### WHAT TO WORK ON
Determine the number of lines that contain the word "type", then state that number and nothing more.

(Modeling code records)
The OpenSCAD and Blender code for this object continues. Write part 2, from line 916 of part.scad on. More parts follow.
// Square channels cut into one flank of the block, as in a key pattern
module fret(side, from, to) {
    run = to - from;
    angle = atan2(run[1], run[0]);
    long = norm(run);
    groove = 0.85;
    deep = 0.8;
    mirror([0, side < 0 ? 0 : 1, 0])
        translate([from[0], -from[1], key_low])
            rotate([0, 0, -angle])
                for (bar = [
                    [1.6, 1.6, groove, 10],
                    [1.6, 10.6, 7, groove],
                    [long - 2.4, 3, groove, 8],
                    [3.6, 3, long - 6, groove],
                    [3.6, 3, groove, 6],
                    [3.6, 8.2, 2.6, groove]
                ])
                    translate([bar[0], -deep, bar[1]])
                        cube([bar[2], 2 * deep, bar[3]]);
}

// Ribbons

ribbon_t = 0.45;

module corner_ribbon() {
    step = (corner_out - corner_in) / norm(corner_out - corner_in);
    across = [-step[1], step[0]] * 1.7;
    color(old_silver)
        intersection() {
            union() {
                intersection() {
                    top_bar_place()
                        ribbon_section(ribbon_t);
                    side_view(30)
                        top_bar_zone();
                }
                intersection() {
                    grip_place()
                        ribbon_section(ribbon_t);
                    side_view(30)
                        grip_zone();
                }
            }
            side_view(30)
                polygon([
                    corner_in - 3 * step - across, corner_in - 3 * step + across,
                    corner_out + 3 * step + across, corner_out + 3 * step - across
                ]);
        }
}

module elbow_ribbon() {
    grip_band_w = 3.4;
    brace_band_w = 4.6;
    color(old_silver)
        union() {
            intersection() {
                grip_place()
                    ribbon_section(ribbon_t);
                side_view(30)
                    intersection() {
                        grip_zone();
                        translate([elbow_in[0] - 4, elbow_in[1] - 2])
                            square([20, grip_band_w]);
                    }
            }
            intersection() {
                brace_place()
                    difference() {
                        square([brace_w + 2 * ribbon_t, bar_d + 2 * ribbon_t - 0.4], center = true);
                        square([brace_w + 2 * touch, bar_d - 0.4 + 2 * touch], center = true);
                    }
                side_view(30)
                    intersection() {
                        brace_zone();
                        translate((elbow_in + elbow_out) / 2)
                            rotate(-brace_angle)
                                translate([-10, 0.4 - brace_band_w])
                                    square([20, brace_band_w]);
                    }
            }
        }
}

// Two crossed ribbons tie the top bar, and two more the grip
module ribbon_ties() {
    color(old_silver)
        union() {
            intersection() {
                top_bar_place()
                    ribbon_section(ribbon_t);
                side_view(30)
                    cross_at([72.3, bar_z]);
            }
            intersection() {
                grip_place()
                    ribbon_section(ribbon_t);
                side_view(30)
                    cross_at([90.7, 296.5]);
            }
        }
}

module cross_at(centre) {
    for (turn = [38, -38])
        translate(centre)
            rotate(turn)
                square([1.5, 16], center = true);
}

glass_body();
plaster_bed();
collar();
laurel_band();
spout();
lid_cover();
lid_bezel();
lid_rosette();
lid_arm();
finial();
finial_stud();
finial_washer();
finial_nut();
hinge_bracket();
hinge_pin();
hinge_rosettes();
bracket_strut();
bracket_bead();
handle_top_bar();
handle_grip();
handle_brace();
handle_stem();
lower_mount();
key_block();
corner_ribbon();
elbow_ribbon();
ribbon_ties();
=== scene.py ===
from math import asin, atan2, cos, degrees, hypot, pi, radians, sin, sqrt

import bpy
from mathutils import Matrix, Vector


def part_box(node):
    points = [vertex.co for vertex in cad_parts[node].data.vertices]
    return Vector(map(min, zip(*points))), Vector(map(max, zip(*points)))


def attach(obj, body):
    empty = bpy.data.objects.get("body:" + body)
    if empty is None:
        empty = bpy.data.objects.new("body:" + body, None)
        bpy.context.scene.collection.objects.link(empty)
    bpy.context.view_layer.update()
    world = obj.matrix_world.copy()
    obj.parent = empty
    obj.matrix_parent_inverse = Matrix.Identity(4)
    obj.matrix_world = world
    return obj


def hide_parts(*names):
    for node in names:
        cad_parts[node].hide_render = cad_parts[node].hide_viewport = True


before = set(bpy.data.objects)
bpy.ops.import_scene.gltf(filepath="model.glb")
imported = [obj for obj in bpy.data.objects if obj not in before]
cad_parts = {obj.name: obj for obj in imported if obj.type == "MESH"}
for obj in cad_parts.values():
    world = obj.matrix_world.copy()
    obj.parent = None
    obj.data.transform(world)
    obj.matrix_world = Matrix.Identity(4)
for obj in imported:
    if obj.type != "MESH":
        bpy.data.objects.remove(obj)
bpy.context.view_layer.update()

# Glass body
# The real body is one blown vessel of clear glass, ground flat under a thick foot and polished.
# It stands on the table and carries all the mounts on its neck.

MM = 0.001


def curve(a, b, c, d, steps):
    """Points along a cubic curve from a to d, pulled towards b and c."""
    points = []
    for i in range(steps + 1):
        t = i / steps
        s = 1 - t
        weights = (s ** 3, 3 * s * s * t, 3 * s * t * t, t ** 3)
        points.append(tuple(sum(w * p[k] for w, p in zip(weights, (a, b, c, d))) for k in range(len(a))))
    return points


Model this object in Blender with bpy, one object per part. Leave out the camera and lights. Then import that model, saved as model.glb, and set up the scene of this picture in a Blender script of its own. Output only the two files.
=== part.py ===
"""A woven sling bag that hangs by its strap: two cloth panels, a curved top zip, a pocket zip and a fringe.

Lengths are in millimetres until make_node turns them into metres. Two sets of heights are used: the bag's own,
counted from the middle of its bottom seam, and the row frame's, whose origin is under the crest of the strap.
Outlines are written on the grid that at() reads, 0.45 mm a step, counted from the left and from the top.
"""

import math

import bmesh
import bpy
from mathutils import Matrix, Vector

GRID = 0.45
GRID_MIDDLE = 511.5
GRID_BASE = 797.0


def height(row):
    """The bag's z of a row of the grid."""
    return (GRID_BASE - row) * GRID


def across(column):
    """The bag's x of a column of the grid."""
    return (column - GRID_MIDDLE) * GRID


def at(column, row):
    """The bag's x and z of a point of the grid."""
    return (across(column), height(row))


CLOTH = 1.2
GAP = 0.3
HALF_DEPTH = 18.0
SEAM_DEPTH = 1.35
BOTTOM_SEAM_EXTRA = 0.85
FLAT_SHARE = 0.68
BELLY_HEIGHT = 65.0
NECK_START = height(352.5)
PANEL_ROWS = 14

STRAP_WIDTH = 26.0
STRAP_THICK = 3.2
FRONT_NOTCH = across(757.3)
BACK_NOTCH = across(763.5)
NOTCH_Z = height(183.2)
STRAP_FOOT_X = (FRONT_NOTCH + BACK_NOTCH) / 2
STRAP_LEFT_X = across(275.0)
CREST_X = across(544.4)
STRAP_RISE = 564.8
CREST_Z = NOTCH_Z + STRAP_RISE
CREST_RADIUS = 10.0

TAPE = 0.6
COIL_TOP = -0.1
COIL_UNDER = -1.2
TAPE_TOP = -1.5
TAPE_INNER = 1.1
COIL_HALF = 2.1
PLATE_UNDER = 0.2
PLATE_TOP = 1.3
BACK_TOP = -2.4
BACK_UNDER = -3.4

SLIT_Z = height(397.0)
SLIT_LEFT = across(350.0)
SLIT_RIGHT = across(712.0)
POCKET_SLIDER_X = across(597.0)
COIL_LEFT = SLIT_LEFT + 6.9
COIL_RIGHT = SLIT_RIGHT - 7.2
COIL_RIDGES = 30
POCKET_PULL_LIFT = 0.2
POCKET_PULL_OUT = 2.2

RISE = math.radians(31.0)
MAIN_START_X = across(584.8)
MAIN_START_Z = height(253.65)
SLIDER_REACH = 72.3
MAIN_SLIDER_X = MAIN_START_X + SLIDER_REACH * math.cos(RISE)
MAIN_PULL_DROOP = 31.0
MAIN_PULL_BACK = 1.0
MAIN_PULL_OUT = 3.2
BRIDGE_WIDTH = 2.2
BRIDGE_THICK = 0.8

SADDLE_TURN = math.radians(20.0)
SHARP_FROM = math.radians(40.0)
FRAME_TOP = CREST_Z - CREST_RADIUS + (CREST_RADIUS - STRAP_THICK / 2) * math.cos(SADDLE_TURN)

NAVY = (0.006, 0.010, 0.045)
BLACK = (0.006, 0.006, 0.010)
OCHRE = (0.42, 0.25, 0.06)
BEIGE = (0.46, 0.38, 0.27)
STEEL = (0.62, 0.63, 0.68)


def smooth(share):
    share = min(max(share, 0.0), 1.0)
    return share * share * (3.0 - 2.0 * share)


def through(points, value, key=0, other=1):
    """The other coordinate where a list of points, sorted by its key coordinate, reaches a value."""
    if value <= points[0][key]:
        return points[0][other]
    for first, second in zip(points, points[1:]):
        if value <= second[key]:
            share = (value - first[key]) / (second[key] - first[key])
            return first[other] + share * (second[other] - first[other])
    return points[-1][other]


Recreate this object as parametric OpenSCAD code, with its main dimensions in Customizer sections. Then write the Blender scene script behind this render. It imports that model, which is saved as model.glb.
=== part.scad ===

### PROBLEM SOLUTION
2